Ma ha notato che sui giornali da mesi ci sono articoli quasi solo sulle liste del Pd, come se gli altri partiti non si presentassero alle europee? Semplicemente per gli altri si dà per scontato il capo deciderà tutto a poche ore dalla presentazione delle liste. Nel Pd si discute, è comprensibile anche che vi siano umane e legittime aspirazioni individuali, l’importante è che tutti capiscano che l’equilibrio finale deve essere funzionale ad allargare lo spazio elettorale, non a restringerlo.

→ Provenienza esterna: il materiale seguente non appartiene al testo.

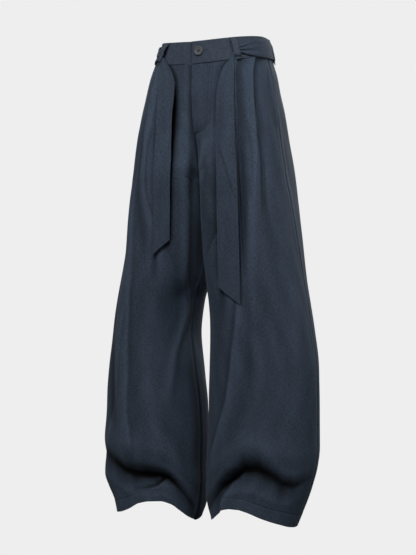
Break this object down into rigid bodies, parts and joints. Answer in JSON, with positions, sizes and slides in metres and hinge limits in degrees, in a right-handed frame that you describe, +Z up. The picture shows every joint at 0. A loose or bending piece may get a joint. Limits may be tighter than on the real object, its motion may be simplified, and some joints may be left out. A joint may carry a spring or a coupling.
{
  "type": "curved-leg pants",
  "caption": "High-waisted pants with wide legs that curve out and in again to the hem, pleated fronts, a buttoned fly and a tie belt with hanging ends, filled out as worn.",
  "frame": {"origin": "centre of the waist opening, level with the waistband's top edge at the sides, where the wearer holds the garment up", "axes": "+Z up out of the waist opening, -Y the front, +X the wearer's left"},
  "size_m": [0.4927, 0.2573, 1.023],
  "materials": {
    "front_left_cloth": "matt dark slate-blue woven cloth",
    "front_right_cloth": "matt dark slate-blue woven cloth",
    "back_left_cloth": "matt dark slate-blue woven cloth",
    "back_right_cloth": "matt dark slate-blue woven cloth",
    "belt_loop_front_left_cloth": "matt dark slate-blue woven cloth",
    "belt_loop_front_right_cloth": "matt dark slate-blue woven cloth",
    "belt_loop_side_left_cloth": "matt dark slate-blue woven cloth",
    "belt_loop_side_right_cloth": "matt dark slate-blue woven cloth",
    "belt_loop_back_cloth": "matt dark slate-blue woven cloth",
    "waistband_left_cloth": "matt dark slate-blue woven cloth",
    "waistband_right_cloth": "matt dark slate-blue woven cloth",
    "fly_cloth": "matt dark slate-blue woven cloth",
    "sash_hip_cloth": "matt dark slate-blue woven cloth",
    "sash_tail_left_cloth": "matt dark slate-blue woven cloth",
    "sash_tail_right_cloth": "matt dark slate-blue woven cloth",
    "button_plastic": "grey, smooth"
  },
  "bodies": {
    "root": {"front_left": "front_left_cloth", "front_right": "front_right_cloth", "back_left": "back_left_cloth", "back_right": "back_right_cloth", "belt_loop_front_left": "belt_loop_front_left_cloth", "belt_loop_front_right": "belt_loop_front_right_cloth", "belt_loop_side_left": "belt_loop_side_left_cloth", "belt_loop_side_right": "belt_loop_side_right_cloth", "belt_loop_back": "belt_loop_back_cloth", "waistband_left": "waistband_left_cloth", "waistband_right": "waistband_right_cloth", "fly": "fly_cloth", "sash_hip": "sash_hip_cloth", "sash_tail_left": "sash_tail_left_cloth", "sash_tail_right": "sash_tail_right_cloth", "button": "button_plastic"}
  },
  "joints": []
}
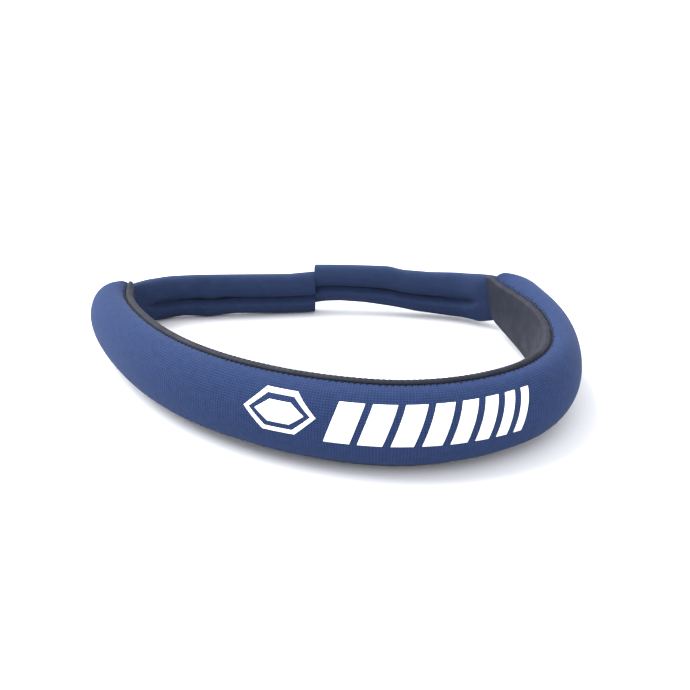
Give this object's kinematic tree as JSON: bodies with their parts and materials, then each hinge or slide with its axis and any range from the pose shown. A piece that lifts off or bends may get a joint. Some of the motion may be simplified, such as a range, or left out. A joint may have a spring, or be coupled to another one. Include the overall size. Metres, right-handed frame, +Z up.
{
  "type": "floating eyewear retainer strap",
  "caption": "Padded floating retainer strap for glasses: a foam-filled knitted cushion round the neck and a soft open sleeve at each end for a temple arm.",
  "frame": {"origin": "middle of the underside of the box round the whole strap, on the table it lies on", "axes": "+X to the right along the longest side, -Y towards the middle of the cushion, +Y towards the two sleeve mouths, +Z up"},
  "size_m": [0.1937, 0.1506, 0.033],
  "materials": {
    "blue_neoprene": "knitted jersey over neoprene, matte",
    "black_neoprene": "smooth-skin neoprene, satin",
    "foam": "closed-cell foam, matte",
    "dark_thread": "polyester overlock thread",
    "blue_thread": "polyester flat seam thread",
    "white_print": "screen-printed film, matte"
  },
  "bodies": {
    "cushion": {"float_core": "foam", "outer_cover": "blue_neoprene", "back_panel": "black_neoprene", "upper_seam_thread": "dark_thread", "lower_seam_thread": "dark_thread", "print_emblem": "white_print", "print_bars": "white_print", "left_sleeve_root": "blue_neoprene", "right_sleeve_root": "blue_neoprene"},
    "left_sleeve": {"left_sleeve": "blue_neoprene", "left_sleeve_seam_thread": "blue_thread"},
    "right_sleeve": {"right_sleeve": "blue_neoprene", "right_sleeve_seam_thread": "blue_thread"}
  },
  "joints": [
    {"name": "left_sleeve_flex", "type": "hinge", "parent": "cushion", "child": "left_sleeve", "pos_m": [-0.07643, 0.05734, 0.0109], "axis": [0, 0, 1], "range_deg": [0, 79], "stiffness_Nm_per_rad": 0.01},
    {"name": "right_sleeve_flex", "type": "hinge", "parent": "cushion", "child": "right_sleeve", "pos_m": [0.06359, 0.05656, 0.0117], "axis": [0, 0, -1], "range_deg": [0, 56], "stiffness_Nm_per_rad": 0.01}
  ]
}
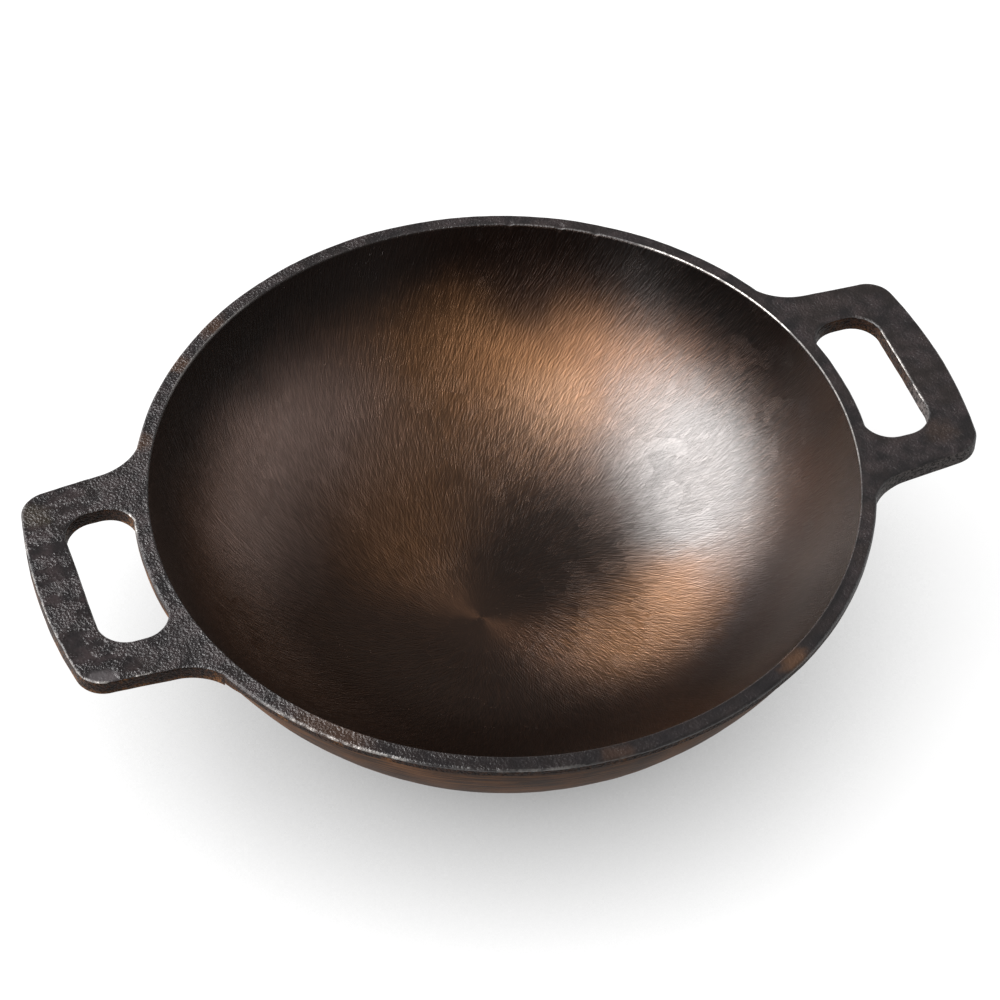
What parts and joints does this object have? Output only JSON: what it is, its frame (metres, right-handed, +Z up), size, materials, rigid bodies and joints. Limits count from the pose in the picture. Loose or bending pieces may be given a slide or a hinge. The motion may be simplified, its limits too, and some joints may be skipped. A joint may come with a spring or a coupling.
{
  "type": "kadai",
  "caption": "Deep round cast-iron cooking bowl with a flat lip, a small flat base and slotted side handles flush with the lip; ground smooth inside, rough-cast outside.",
  "frame": {"origin": "centre of the flat resting face, which is the lowest and middle point of the part", "axes": "+Z up out of the mouth, +X through the right-hand handle as pictured, +Y away from the camera's side"},
  "size_m": [0.328, 0.254, 0.084],
  "materials": {
    "bowl_iron": "seasoned, ground smooth inside with fine radial scratches, satin",
    "rim_iron": "seasoned, rough sand-cast grain, low gloss"
  },
  "bodies": {
    "root": {"bowl_base": "bowl_iron", "bowl_heel": "bowl_iron", "bowl_wall": "bowl_iron", "rim_lip": "rim_iron", "handle_left": "rim_iron", "handle_right": "rim_iron"}
  },
  "joints": []
}
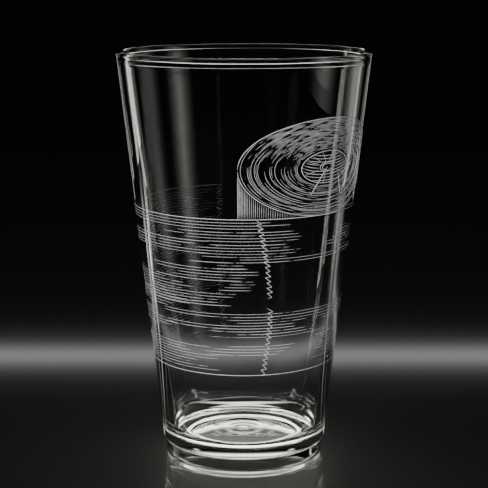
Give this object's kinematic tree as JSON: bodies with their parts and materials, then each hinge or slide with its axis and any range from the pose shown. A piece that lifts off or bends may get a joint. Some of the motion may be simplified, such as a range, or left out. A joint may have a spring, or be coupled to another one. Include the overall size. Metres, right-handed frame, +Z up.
{
  "type": "pint glass",
  "caption": "Tapered clear pint glass with a rounded lip, thick hollowed base and white etched line art of a paper roll and its sheet.",
  "frame": {"origin": "centre of the foot ring, on the surface that the glass stands on", "axes": "+Z up along the glass's axis; -Y faces the front, where the drawn sheet is centred; +X to the right of it, where the drawn roll is"},
  "size_m": [0.089, 0.089, 0.147],
  "materials": {
    "clear_glass": "polished",
    "frosted_line": "frosted"
  },
  "bodies": {
    "root": {"glass_body": "clear_glass", "etched_roll_outline": "frosted_line", "etched_roll_layers": "frosted_line", "etched_roll_core": "frosted_line", "etched_roll_side": "frosted_line", "etched_leader_lines": "frosted_line", "etched_front_borders": "frosted_line", "etched_front_hatching": "frosted_line", "etched_front_tear": "frosted_line", "etched_back_borders": "frosted_line", "etched_back_hatching": "frosted_line", "etched_back_tear": "frosted_line"}
  },
  "joints": []
}
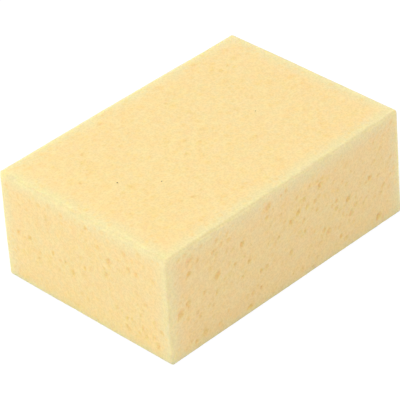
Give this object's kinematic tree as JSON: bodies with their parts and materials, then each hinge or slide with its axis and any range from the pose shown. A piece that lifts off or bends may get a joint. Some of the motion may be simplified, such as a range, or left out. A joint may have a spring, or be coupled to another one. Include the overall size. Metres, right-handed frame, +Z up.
{
  "type": "foam sponge block",
  "caption": "Rectangular block of pale yellow open-cell foam with lightly rounded edges, for wetting, wiping and washing down surfaces.",
  "frame": {"origin": "centre of the bottom face, on the surface that the block rests on", "axes": "+X along the length, +Y across the width, +Z up through the thickness"},
  "size_m": [0.16, 0.11, 0.06],
  "materials": {
    "foam": "matte"
  },
  "bodies": {
    "root": {"sponge_block": "foam"}
  },
  "joints": []
}
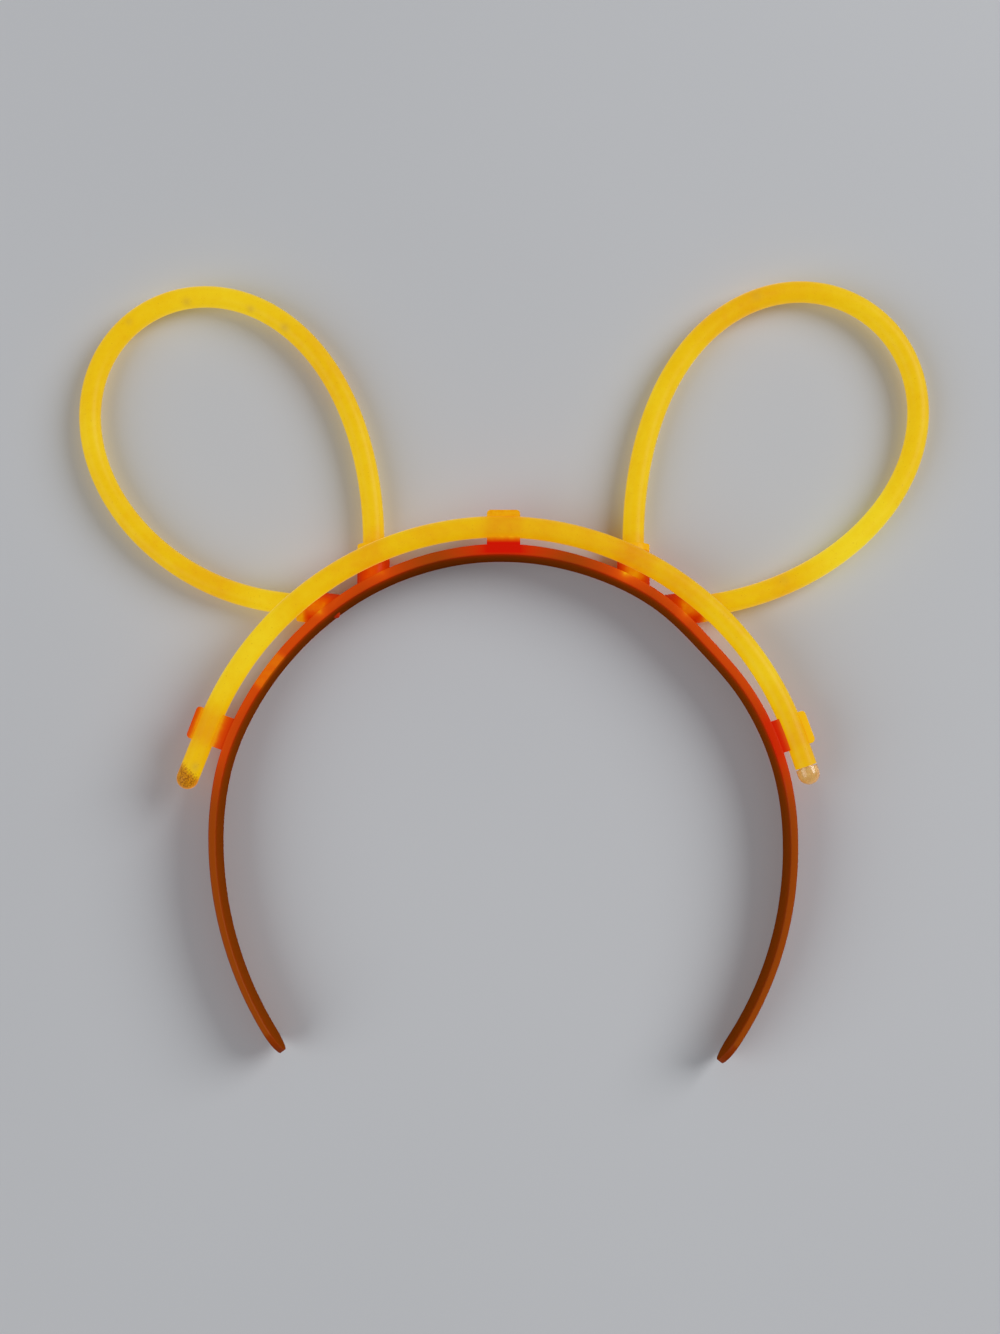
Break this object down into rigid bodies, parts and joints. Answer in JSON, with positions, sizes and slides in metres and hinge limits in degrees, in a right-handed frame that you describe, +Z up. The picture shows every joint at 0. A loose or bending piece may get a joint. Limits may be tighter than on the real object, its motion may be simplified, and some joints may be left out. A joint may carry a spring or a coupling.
{
  "type": "glow stick headband",
  "caption": "Open C-shaped plastic costume headband that carries glowing light sticks: an arch over the band in open clips, and looped ears in sockets.",
  "frame": {"origin": "middle of the headband's box in plan, on the flat edge of the band that it lies on", "axes": "+Z up out of the flat headband, the way the clips open; +Y from the band's tips towards the ears; +X to the right as seen from above"},
  "size_m": [0.1984, 0.1808, 0.013],
  "materials": {
    "orange_moulding": "translucent satin",
    "stick_tube": "translucent gloss",
    "glow_liquid": "glowing liquid",
    "clear_plug": "clear gloss"
  },
  "bodies": {
    "root": {"headband_frame": "orange_moulding", "arch_tube": "stick_tube", "arch_glow_core": "glow_liquid", "arch_end_plug": "clear_plug", "left_ear_tube": "stick_tube", "left_ear_glow_core": "glow_liquid", "left_ear_end_plug": "clear_plug", "right_ear_tube": "stick_tube", "right_ear_glow_core": "glow_liquid", "right_ear_end_plug": "clear_plug"}
  },
  "joints": []
}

L’Unità sostiene, per ciò che rappresentano in campi cruciali come la pace e il garantismo, le candidature di Andrea Tarquinio e Ilaria Salis Candidature osteggiate da una parte del Pd. È un problema di concorrenza o di contenuti che quelle candidature scomode simboleggiano?
Personalmente sono molto favorevole alla candidatura di Andrea Tarquinio, per l’apertura che essa esprime sia verso il mondo pacifista sia verso il mondo del cattolicesimo democratico. Credo siano due direzioni essenziali verso cui lavorare per costruire il nuovo Pd. Condivido invece la prudenza della segretaria su Ilaria Salis. Trovo sorprendente che si sia aperto un dibattito pubblico su questo tema anche nel partito senza considerare la delicatezza delle implicazioni.
Non le sembra che il Pd stenti a far emergere una proposta forte in vista delle elezioni europee?
Ci sarà presto un programma ufficiale e organico ma credo che contino ancora di più alcune decisioni concrete espresse in queste settimane. Dall’immigrazione alle regole di bilancio fino alla necessità di un’iniziativa politico-diplomatica per la pace, il Pd va in Europa non per difendere lo status quo, ma per cambiare. Se necessario, anche aprendo una discussione all’interno del PSE. Stavolta è la Meloni che si presenta a difesa dello status quo e di un’idea di un’Europa minima, del tutto priva di iniziativa e di autonomia: c’è il suo consenso sui compromessi al ribasso e contrari all’interesse nazionale su immigrazione e nuovo Patto di Stabilità ed è suo il sostegno acritico all’ultima fase, decisamente meno convincente, della presidenza von der Leyen.
Cosa pensa delle polemiche sulle Università in relazione alla vicenda Israele-Gaza?
Ho trovato raccapriccianti alcuni toni e argomenti contro l’autonomia degli organi accademici che hanno deciso di non aderire a bandi di cooperazione scientifica con possibili ricadute applicative in ambito militare. Qualcuno è giunto a sollecitare una censura formale del Ministero dell’Università paragonando queste decisioni al discorso rettorale di Heidegger di adesione al nazismo. Penso che l’interruzione della cooperazione fra università in sé non sia mai auspicabile e non entro nel merito delle decisioni di segno diverso prese dai diversi atenei, ma siamo di fronte a un clima da caccia alle streghe e di insofferenza per l’autonomia dell’università che va assolutamente contrastato. Invece, in generale, il sistema mediatico e quello politico si occupano dei problemi sostanziali dell’Università troppo poco. Anche per questo giovedì prossimo, il 18 aprile, terremo al partito un’iniziativa nazionale su due questioni decisive per il futuro del nostro sistema universitario: il sostegno al diritto allo studio e una rigorosa regolamentazione di un fenomeno ormai sfuggito di mano, quello degli atenei telematici.